Pastor Salvador Lopez was meeting with fellow Presbyterian ministers in San Cristobal when the men arrived from Los Pinos and told what had happened. Salvador Lopez helped them file reports of the episode with the offices of the Attorney for Indigenous Affairs and the Commission for Peace and Reconciliation. He also arranged for shelter and food for the 27 families -- the women and children joined the men in San Cristobal a week after the shooting -- at a local Presbyterian church.

According to Salvador Lopez, the families were afraid to return to Los Pinos until the Chiapas state authorities provided special police protection for the area. Local police in Chamula, the evangelicals said, would not protect them from the caciques and sometimes even participated in attacks.

At present, the families have returned to Los Pinos and no further violence has been reported. However, Salvador Lopez, who was expelled along with his entire family more than 30 years ago from their ancestral community in San Juan Chamula, thinks violence could flare again soon.

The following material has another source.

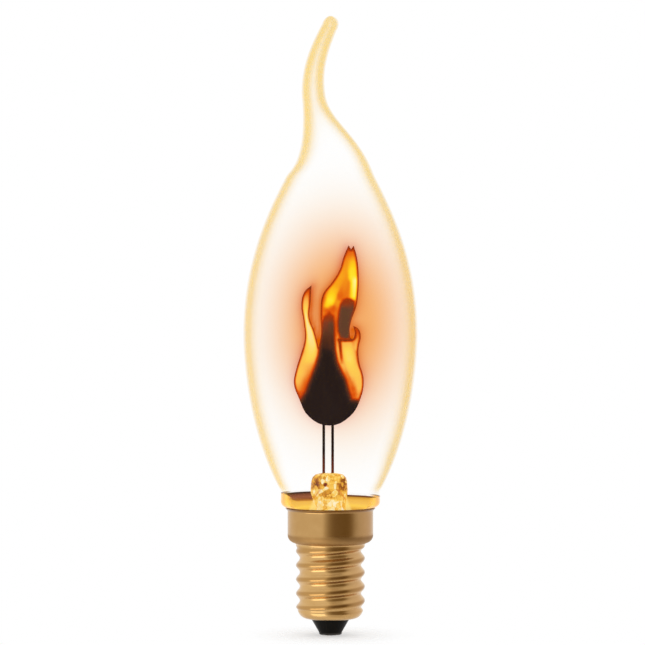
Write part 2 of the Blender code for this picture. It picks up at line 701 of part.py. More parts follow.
def make_resistor():
    """The resistor hangs from the right lead, and its lower lead runs down into the eyelet."""
    x = WIRE_X["right"]
    joint = PRESS_BOTTOM - RIGHT_LEAD_LENGTH
    body_top = joint - RESISTOR_LEAD_LENGTH
    body_bottom = body_top - RESISTOR_LENGTH
    cap = RESISTOR_LENGTH * 0.22
    end_round = RESISTOR_RADIUS * 0.4
    profile = [(0, body_top)]
    profile += arc((RESISTOR_RADIUS - end_round, body_top - end_round), end_round, 90, 0, 3)
    profile += [(RESISTOR_RADIUS, body_top - cap * 0.8), (RESISTOR_WAIST_RADIUS, body_top - cap)]
    profile += [(RESISTOR_WAIST_RADIUS, body_bottom + cap), (RESISTOR_RADIUS, body_bottom + cap * 0.8)]
    profile += arc((RESISTOR_RADIUS - end_round, body_bottom + end_round), end_round, 0, -90, 3)
    profile += [(0, body_bottom)]
    body = turned("resistor_body", profile, SMALL_STEPS, RESISTOR_LACQUER)
    body.location = (x, 0, 0)
    upper = [(x, 0, body_top), (x, 0, joint)]
    tube("resistor_upper_lead", upper, RESISTOR_LEAD_RADIUS, TINNED_COPPER)
    eyelet_top = SHELL_BOTTOM + SHELL_WALL + SEAT_GAP + INSULATOR_TOP
    straight = eyelet_top + RESISTOR_LEAD_RADIUS
    middle = (straight + body_bottom) / 2
    bend = bezier((x, 0, body_bottom), (x, 0, middle), (0, 0, middle), (0, 0, straight), 8)
    line = bend + [(0, 0, SOLDER_HEIGHT + SEAT_GAP)]
    tube("resistor_lower_lead", line, RESISTOR_LEAD_RADIUS, TINNED_COPPER)
    bore = RESISTOR_LEAD_RADIUS + WIRE_GAP
    low, high = joint - SPLICE_LENGTH / 2, joint + SPLICE_LENGTH / 2
    edge = (SPLICE_RADIUS - bore) / 2
    sleeve = [(bore, high), (bore + edge, high)]
    sleeve += [(SPLICE_RADIUS, high - edge), (SPLICE_RADIUS, low + edge)]
    sleeve += [(bore + edge, low), (bore, low)]
    splice = turned("lead_splice", sleeve, SMALL_STEPS, SOLDER, closed=True)
    splice.location = (x, 0, 0)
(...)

"There is no security for us," he said. "We can only trust in help from above."

Some veteran observers believe the Tzelteltón attack signals a renewed round of religious violence in the Chiapas highlands, which for the past two years has enjoyed a reprieve from decades of harsh persecution. (See related stories in Compass Direct, November 15, 2002.) Traditionalist Catholic caciques there practice a bizarre blend of ancient Mayan religion and unorthodox Christianity, and loathe evangelicals for their refusal to honor pagan deities or participate in drunken festivals.

Governor Salazar, however, has worked to keep religious persecution in check since assuming office two years ago. In this he has received a measure of cooperation from Jose Gomez Gomez, the current president of the cacique council of San Juan Chamula, who evangelicals say is tolerant of their religious rights.

However, evangelical Christians noticed a sharp increase in attacks against them earlier this year, soon after Domingo Patishtán Patishtán joined the Chamula cacique council. Originally from Tzelteltón, Patishtán forced evangelicals out of that community in 1995 by refusing to allow their children to enroll in the local public school.

Like Patishtán, another member of the powerful cacique council, Vice President Juan Lopez Heredia, has made no secret of his resentment toward evangelicals. Lopez Heredia, among the first to blame the evangelicals for the Tzelteltón attack, acted as the cacique's public spokesman to warn Governor Salazar to take action against the evangelicals or face reprisals.

According to San Cristobal attorney Abdías Tovilla, a veteran defender of religious rights in Chiapas, this kind of posturing is really geared to provoke more attacks against evangelical Christians. Caciques can justify aggression by insinuating that evangelicals deserve punishment for alleged crimes.

"These people are very good at lying," Tovilla said.

"In a case like this, where you have caciques wounded by their own caciques, who turn around and cast blame on the brethren, it is very, very dangerous," he warned. "Very dangerous because vengeance among Chamulas is cruel indeed. Entire families have been wiped out."